Some of the families do want prosecutions, and present the simple argument that when the state guns down an innocent citizen that's a crime and whoever did it on behalf of the state ought to be charged with murder. If you don't you are putting a cheaper price on the life of that person than would be put on a person who was murdered in any other circumstances. That's a very sound argument. I think myself that the punishment for Bloody Sunday should go a lot higher than the grunts on the ground.

The Saville inquiry was portrayed as part of the Peace Process, as a way to bring "closure".

The Saville report was used in an orchestrated way to try to give the British government a soft landing. The content of Cameron's speech had been signalled to Nationalist politicians in the North of Ireland in advance. On the morning of the report Cameron let Brian Cowen, the Taoiseach in the South, know what was going to be said. So everybody could make their matching statements. Of course this collusion is also what happened during the negotiations of the Peace Process.

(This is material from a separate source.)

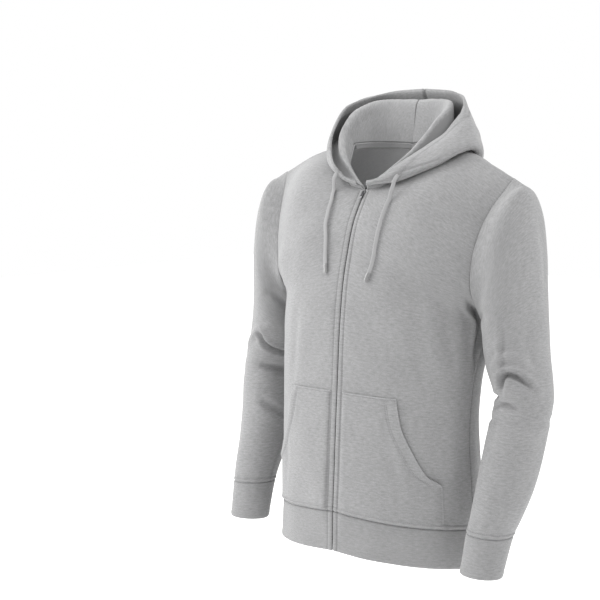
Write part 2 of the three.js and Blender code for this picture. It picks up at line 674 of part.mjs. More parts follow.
function addSlider() {
  const line = zipLine(NECK_ROW, 0.6);
  line.point.addScaledVector(line.up, -SLIDER.below);
  const [wide, waist, high] = [SLIDER.top / 2, SLIDER.waist / 2, SLIDER.length / 2];
  const shield = plate([
    [-waist, -high], [waist, -high], [waist + 0.4, -0.2 * high], [wide, 0.5 * high],
    [0.8 * wide, high], [-0.8 * wide, high], [-wide, 0.5 * high], [-waist - 0.4, -0.2 * high],
  ], SLIDER.low, SLIDER.plate);
  const bridge = block(SLIDER.bridge, SLIDER.bridgeLength, SLIDER.low + 0.5, SLIDER.bridgeTop);
  const eye = block(2 * SLIDER.bridge, SLIDER.eye, SLIDER.eyeLow, SLIDER.eyeTop);
  const slider = solidOf(shield).add(solidOf(bridge).subtract(solidOf(eye))).getMesh();
  onZip('zip_slider', closedBody(Array.from(slider.vertProperties), Array.from(slider.triVerts)), line);
  const [top, half, hole] = [PULL.hinge + PULL.bar / 2, PULL.width / 2, PULL.hole / 2];
  const end = top - PULL.length;
  const holeTop = PULL.hinge - PULL.bar / 2;
  const outline = [
    [-half, end + PULL.corner], [-half + PULL.corner, end], [half - PULL.corner, end],
    [half, end + PULL.corner], [half, top], [-half, top],
  ];
  const opening = [
    [-hole, holeTop - PULL.holeLength], [-hole, holeTop],
    [hole, holeTop], [hole, holeTop - PULL.holeLength],
  ];
  onZip('zip_pull', plate(outline, PULL.high - PULL.bar / 2, PULL.bar, opening), line);
}

// A drawcord's free end and its clear tip
function addCord(side, route, tip) {
  const points = route.map((point) => new THREE.Vector3(...point));
  const path = new THREE.CatmullRomCurve3(points, false, 'centripetal');
  const circle = new THREE.Shape(evenly(CORD_SIDES).slice(0, -1).map((turn) => (
    new THREE.Vector2(CORD_WIDTH / 2, 0).rotateAround(new THREE.Vector2(), 2 * Math.PI * turn))));
  const steps = 2 * route.length;
  add(`drawcord_${side}`, new THREE.ExtrudeGeometry(circle, { steps, extrudePath: path }), 'drawcord');
  const along = new THREE.Vector3(...tip).sub(points.at(-1)).normalize();
  const radius = AGLET_WIDTH / 2;
  const tube = new THREE.CylinderGeometry(radius, radius, AGLET_LENGTH, 12);
  const aglet = add(`aglet_${side}`, tube, 'clear_tip');
  aglet.quaternion.setFromUnitVectors(new THREE.Vector3(0, 1, 0), along);
  aglet.position.copy(points.at(-1)).addScaledVector(along, SEAM_GAP + AGLET_LENGTH / 2);
}

const body = panelCells(bodyRows);
const arm = pulledIn(evenly(CUFF_RING, 0, CUFF_RING), 30, false);
const arms = { left: sleeveCells('left', arm), right: sleeveCells('right', arm) };
meetArmhole(body, [arms.left[0], arms.right[0]]);
addFronts(body[0]);
addBack(body[1]);
addHemBand();
addSleeves(arms);
addHood();
addPockets();
addNeckTape();
addZip();
addSlider();
addCord('left', CORD_LEFT, TIP_LEFT);
addCord('right', CORD_RIGHT, TIP_RIGHT);

export default sweatshirt;
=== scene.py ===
"""A grey fleece hooded sweatshirt with a full-length zip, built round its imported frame."""
import math

import bpy
import numpy as np
from mathutils import Matrix, Vector


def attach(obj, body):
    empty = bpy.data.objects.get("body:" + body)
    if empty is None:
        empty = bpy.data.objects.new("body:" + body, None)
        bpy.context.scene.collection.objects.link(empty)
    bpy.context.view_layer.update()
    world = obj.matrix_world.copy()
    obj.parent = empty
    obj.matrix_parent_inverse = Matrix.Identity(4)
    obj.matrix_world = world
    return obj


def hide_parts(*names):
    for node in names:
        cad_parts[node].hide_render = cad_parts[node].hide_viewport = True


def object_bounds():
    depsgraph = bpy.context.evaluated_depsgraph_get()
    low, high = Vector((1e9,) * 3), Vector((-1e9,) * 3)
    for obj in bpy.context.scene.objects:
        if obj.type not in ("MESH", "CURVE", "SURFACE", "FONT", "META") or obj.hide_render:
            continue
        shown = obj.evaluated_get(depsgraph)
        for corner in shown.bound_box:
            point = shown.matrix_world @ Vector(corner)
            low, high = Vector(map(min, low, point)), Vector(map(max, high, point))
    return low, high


bl_info = {
    "name": "Hooded Sweatshirt",
    "version": (1, 0, 0),
    "blender": (4, 5, 0),
    "location": "View3D > Sidebar > Sweatshirt",
    "description": "Builds the cloth, cords, zip and stage of a fleece hooded sweatshirt",
    "category": "Add Mesh",
}

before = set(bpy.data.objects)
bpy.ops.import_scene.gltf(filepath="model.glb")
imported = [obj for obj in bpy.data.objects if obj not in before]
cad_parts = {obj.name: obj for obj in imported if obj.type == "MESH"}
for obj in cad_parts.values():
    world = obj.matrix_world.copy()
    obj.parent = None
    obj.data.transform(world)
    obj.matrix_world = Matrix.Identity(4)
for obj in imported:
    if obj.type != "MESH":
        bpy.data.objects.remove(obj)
CAD_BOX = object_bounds()
GARMENT = "garment"
MM = 0.001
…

Then the IRA actually saw statements which were to be made by Tony Blair in the Commons before they were made, and we have the word of Jonathan Powell that on occasion senior British officials, including "security officials", helped to write IRA council statements.

People have called the Saville inquiry a staging post on the way to reconciliation. What are we talking about? If we mean reconciliation between the Catholic and Protestant people that's absolutely grand. Some of us, particularly socialists, have wanted that for a long time. But what politicians really mean is for people to reconcile themselves to authority and to the nature of the state. That's a different sort of reconciliation. To see the Bloody Sunday event as a way of reconciling people to the British political establishment is a wee bit cheeky.

The proper questions we should be asking are, what does the report say about the British army? What does it say about the nature of Britain's role in Northern Ireland? What does it say about Britain's role in Afghanistan? These are the questions that ought to be asked.